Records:
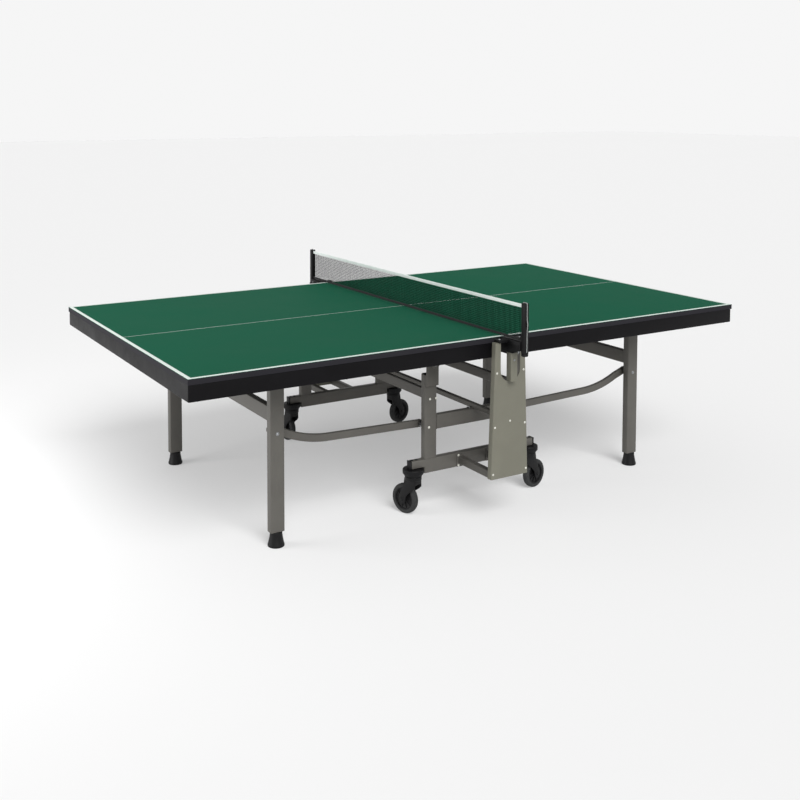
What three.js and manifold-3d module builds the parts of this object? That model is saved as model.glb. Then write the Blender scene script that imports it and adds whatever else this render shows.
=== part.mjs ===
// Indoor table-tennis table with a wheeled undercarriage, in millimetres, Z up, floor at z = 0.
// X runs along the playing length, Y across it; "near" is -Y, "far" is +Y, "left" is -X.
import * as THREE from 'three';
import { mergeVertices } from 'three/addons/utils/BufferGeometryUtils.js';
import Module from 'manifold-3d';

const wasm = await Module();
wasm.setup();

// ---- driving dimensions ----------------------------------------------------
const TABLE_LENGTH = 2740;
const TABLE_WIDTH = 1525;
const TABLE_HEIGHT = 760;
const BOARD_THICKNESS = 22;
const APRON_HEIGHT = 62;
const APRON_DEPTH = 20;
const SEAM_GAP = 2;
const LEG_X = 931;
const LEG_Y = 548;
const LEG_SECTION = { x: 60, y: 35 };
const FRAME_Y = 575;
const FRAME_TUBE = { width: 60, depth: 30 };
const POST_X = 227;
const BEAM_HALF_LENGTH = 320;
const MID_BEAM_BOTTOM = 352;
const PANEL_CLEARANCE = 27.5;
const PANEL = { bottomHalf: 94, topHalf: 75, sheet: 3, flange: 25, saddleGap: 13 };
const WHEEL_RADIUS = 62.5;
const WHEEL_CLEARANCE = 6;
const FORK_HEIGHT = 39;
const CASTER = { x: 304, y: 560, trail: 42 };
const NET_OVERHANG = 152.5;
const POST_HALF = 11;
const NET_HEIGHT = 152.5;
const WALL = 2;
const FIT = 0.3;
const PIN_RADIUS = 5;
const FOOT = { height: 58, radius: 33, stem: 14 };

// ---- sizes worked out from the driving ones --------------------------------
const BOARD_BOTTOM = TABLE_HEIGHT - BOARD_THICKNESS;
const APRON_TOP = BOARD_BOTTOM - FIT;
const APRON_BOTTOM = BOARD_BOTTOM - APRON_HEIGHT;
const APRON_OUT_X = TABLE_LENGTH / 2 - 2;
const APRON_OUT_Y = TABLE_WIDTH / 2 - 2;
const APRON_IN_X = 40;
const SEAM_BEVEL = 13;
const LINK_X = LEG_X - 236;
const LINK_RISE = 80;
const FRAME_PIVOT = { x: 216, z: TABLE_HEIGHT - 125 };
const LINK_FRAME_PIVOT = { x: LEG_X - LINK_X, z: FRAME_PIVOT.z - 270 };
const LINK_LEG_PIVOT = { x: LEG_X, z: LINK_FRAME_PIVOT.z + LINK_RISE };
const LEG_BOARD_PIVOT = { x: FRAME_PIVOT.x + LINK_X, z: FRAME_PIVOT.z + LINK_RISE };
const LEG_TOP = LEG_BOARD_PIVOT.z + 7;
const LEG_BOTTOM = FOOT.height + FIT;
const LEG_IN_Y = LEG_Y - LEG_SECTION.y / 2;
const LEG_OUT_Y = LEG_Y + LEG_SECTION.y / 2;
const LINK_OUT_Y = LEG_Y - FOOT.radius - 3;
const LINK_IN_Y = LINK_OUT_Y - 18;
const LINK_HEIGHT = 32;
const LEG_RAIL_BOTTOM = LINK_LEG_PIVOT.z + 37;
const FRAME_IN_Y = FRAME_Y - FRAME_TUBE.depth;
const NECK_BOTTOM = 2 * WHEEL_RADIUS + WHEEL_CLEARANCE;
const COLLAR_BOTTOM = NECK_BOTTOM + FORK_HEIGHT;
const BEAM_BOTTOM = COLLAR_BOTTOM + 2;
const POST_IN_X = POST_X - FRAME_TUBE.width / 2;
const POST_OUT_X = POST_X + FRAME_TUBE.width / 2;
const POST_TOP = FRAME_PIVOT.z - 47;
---
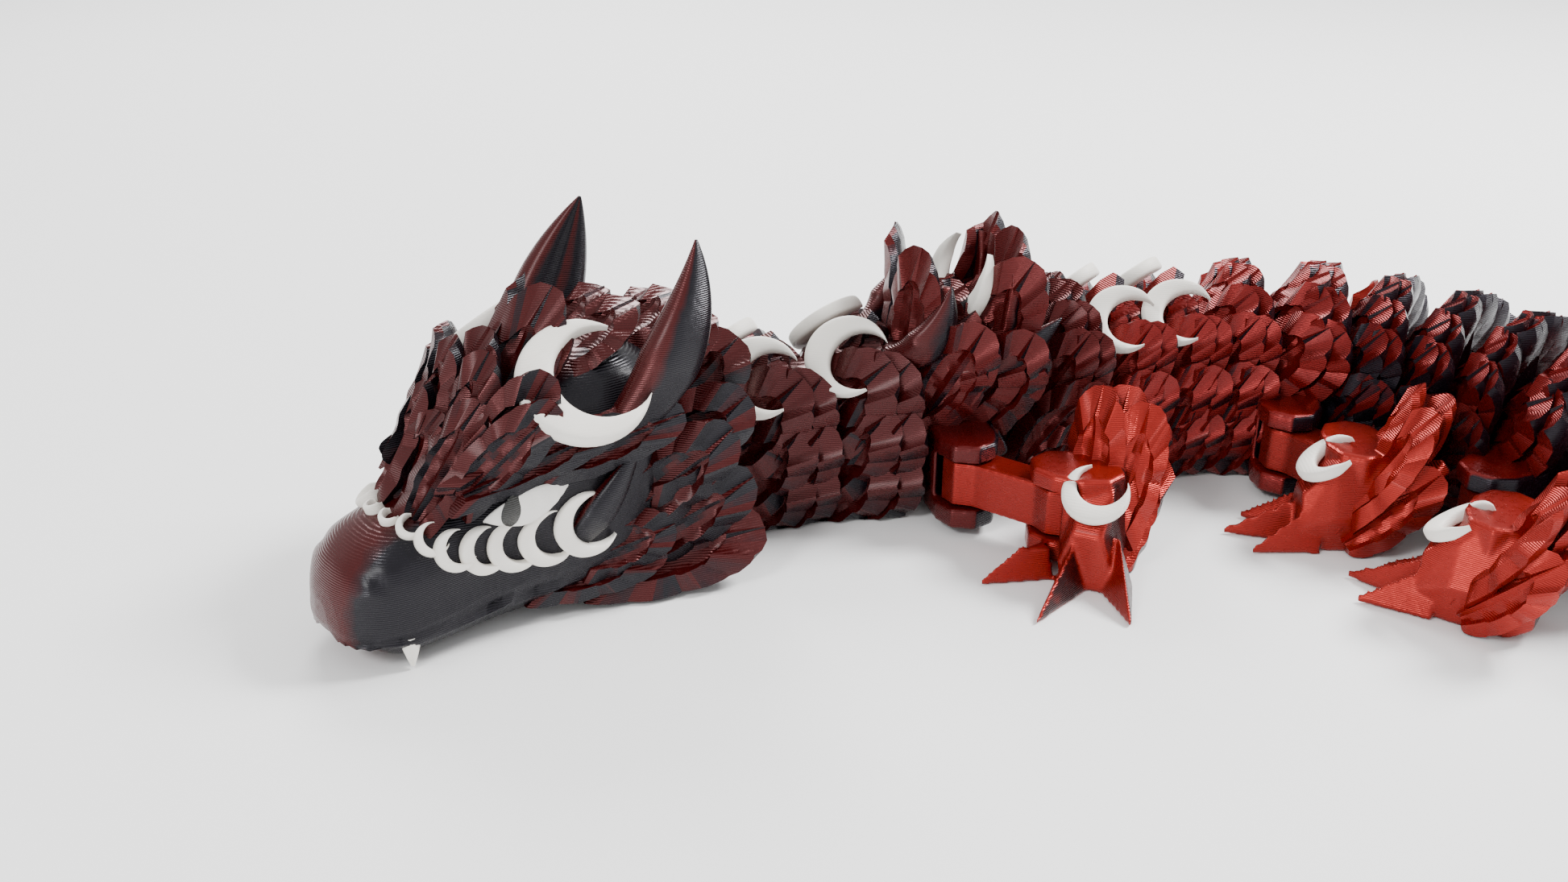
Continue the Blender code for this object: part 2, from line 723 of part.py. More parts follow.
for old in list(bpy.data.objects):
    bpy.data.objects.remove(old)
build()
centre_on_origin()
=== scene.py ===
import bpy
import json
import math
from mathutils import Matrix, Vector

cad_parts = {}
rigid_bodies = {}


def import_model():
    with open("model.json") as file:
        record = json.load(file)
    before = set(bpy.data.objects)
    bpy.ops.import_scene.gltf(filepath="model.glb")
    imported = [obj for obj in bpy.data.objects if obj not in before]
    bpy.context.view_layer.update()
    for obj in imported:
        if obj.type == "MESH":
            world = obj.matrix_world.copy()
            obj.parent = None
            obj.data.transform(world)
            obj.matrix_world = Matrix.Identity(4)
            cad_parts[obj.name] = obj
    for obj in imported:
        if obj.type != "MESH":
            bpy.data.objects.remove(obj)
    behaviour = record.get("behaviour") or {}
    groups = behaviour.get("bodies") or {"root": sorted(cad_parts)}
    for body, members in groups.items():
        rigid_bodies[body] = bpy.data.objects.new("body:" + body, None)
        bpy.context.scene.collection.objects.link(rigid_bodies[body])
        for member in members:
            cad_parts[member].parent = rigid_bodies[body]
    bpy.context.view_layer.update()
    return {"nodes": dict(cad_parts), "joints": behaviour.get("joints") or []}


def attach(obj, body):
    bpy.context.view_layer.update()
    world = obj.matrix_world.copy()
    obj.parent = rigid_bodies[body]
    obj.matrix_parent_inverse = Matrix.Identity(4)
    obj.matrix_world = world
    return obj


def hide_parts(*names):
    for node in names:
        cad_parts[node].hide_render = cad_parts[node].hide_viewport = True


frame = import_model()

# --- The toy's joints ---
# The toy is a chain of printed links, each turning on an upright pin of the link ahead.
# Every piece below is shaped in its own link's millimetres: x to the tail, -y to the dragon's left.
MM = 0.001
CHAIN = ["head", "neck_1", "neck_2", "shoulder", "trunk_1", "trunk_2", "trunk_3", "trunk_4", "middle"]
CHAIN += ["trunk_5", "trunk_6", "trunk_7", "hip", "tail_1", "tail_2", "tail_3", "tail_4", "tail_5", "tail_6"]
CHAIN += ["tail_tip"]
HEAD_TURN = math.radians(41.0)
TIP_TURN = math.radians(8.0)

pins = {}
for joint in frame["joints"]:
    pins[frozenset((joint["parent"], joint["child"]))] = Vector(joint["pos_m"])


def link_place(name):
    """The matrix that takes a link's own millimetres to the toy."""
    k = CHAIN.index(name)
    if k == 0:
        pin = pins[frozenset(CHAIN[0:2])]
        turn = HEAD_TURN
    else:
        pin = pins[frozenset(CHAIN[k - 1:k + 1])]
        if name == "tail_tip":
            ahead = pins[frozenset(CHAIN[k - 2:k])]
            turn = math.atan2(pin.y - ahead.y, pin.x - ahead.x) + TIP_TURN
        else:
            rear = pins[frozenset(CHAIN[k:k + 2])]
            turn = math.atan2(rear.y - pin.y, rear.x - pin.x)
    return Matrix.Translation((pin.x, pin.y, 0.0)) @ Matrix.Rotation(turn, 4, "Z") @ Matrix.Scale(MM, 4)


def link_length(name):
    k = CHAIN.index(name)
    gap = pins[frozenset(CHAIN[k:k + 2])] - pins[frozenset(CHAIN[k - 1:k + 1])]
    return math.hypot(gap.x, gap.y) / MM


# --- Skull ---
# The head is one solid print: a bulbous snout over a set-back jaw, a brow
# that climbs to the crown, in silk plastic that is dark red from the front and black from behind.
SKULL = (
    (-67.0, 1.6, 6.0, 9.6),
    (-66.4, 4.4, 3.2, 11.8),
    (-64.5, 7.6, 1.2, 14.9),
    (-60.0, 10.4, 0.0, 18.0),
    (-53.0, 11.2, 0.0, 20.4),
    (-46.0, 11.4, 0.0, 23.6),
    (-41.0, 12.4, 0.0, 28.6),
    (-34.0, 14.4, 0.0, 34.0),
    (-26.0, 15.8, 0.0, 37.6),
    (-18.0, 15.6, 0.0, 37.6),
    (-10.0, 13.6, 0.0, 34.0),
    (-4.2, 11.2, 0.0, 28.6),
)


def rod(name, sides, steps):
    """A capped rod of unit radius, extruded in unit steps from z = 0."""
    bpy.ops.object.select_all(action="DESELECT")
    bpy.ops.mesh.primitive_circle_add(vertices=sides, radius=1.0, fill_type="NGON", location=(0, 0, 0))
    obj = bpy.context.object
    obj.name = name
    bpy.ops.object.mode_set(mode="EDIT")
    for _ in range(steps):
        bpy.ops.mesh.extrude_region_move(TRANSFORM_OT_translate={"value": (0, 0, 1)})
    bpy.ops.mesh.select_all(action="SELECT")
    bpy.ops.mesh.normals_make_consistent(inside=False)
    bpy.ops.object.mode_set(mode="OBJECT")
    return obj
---
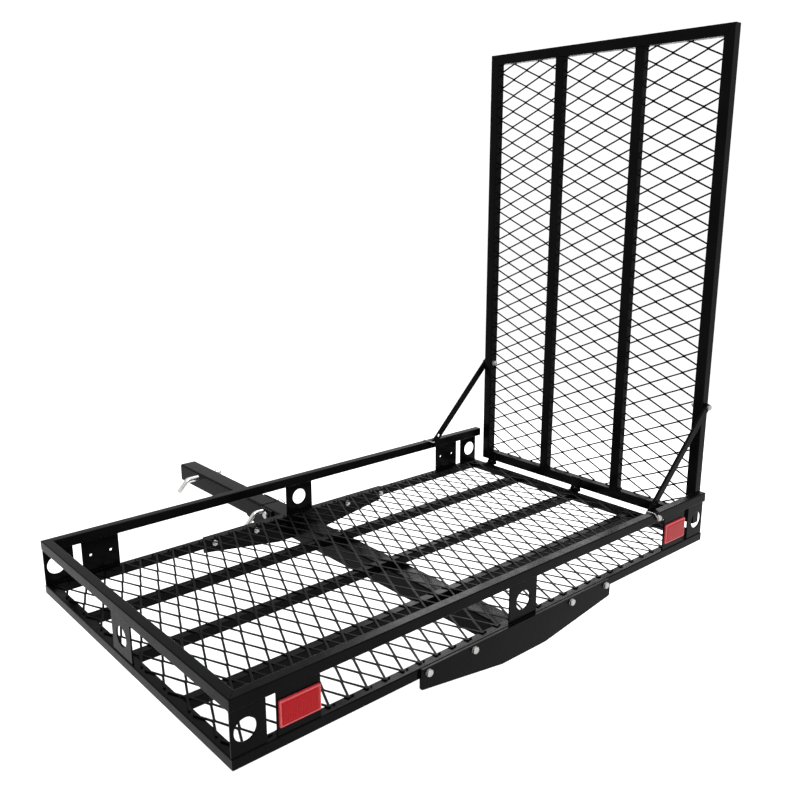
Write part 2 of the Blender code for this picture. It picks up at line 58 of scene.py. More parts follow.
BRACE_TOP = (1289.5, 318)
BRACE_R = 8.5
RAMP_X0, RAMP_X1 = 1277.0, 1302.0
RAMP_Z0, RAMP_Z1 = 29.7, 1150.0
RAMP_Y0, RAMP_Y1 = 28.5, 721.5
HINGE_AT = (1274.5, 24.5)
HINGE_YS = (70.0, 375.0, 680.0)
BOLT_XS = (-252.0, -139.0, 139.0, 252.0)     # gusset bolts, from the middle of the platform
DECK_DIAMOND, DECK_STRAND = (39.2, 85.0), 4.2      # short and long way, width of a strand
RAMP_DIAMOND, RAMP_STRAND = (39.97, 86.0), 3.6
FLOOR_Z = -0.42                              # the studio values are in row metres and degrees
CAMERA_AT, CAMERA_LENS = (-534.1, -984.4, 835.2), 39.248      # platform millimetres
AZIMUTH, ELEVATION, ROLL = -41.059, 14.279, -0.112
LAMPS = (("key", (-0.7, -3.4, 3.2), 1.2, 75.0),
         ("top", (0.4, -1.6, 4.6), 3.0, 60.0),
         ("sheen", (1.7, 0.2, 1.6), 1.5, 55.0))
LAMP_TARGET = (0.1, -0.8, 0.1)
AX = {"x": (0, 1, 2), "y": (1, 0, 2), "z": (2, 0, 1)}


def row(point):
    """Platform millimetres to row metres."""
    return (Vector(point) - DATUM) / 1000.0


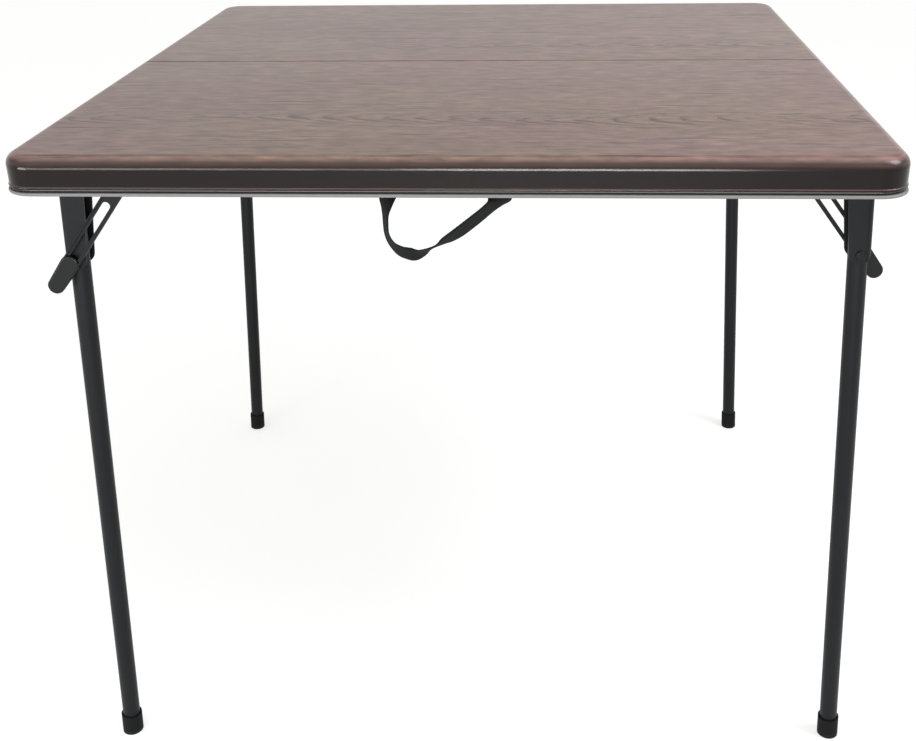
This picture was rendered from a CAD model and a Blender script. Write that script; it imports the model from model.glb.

What is needed » Output exactly the lines running from the line containing "Continue the Blender" through the line containing "before = set(bpy.data.objects)", and only those lines.

Written solution »
Continue the Blender code for this object: part 2, from line 723 of part.py. More parts follow.
for old in list(bpy.data.objects):
    bpy.data.objects.remove(old)
build()
centre_on_origin()
=== scene.py ===
import bpy
import json
import math
from mathutils import Matrix, Vector

cad_parts = {}
rigid_bodies = {}


def import_model():
    with open("model.json") as file:
        record = json.load(file)
    before = set(bpy.data.objects)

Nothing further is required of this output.